A bitonic counting network is constructed to fulfill Lemma 7.19, i.e., the final output comes from a Merger whose upper and lower inputs are recursively merged. Therefore, the following Theorem follows immediately.

**Theorem 7.20** (Correctness). In a quiescent state, the w output wires of a bitonic counting network of width w have the step property.

#### Remarks:

• Is every sorting networks also a counting network? No. But surprisingly, the other direction is true!

**Theorem 7.21** (Counting vs. Sorting). If a network is a counting network then it is also a sorting network, but not vice versa.

Proof. There are sorting networks that are not counting networks (e.g. odd/even sort, or insertion sort). For the other direction, let C be a counting network and I(C) be the isomorphic network, where every balancer is replaced by a comparator. Let I(C) have an arbitrary input of 0's and 1's; that is, some of the input wires have a 0, all others have a 1. There is a message at C's  $i^{th}$  input wire if and only if I(C)'s i input wire is 0. Since C is a counting network, all messages are routed to the upper output wires. I(C) is isomorphic to C, therefore a comparator in I(C) will receive a 0 on its upper (lower) wire if and only if the corresponding balancer receives a message on its upper (lower) wire. Using an inductive argument, the 0's and 1's will be routed through I(C) such that all 0's exit the network on the upper wires whereas all 1's exit the network on the lower wires. Applying Lemma 7.3 shows that I(C) is a sorting network.

# Remarks:

 We claimed that the counting network is correct. However, it is only correct in a quiescent state.
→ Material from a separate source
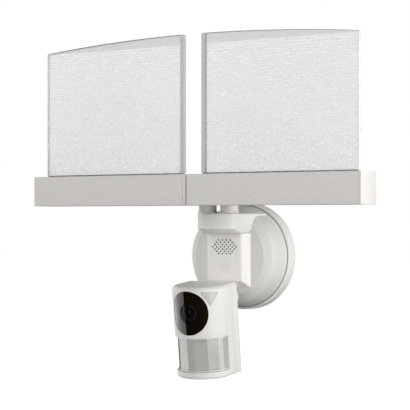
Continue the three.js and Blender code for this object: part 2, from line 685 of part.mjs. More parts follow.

**Definition 7.22** (Linearizable). A system is linearizable if the order of the values assigned reflects the real-time order in which they were requested. More formally, if there is a pair of operations  $o_1, o_2$ , where operation  $o_1$  terminates before operation  $o_2$  starts, and the logical order is " $o_2$  before  $o_1$ ", then a distributed system is not linearizable.

**Lemma 7.23** (Linearizability). The bitonic counting network is not linearizable.

*Proof.* Consider the bitonic counting network with width 4 in Figure 7.3: Assume that two *inc* operations were initiated and the corresponding messages entered the network on wire 0 and 2 (both in light gray color). After having passed the second resp. the first balancer, these traversing messages "fall asleep"; In other words, both messages take unusually long time before they are received by the next balancer. Since we are in an asynchronous setting, this may be the case.

In the meantime, another inc operation (medium gray) is initiated and enters the network on the bottom wire. The message leaves the network on wire 2, and the inc operation is completed.



Figure 7.3: Linearizability Counter Example.

Strictly afterwards, another inc operation (dark gray) is initiated and enters the network on wire 1. After having passed all balancers, the message will leave the network wire 0. Finally (and not depicted in figure 7.3), the two light gray messages reach the next balancer and will eventually leave the network on wires 1 resp. 3. Because the dark gray and the medium gray operation do conflict with Definition 7.22, the bitonic counting network is not linearizable.

## Remarks:

- Note that the example in Figure 7.3 behaves correctly in the quiescent state: Finally, exactly the values 0, 1, 2, 3 are allotted.
- It was shown that linearizability comes at a high price (the depth grows linearly with the width).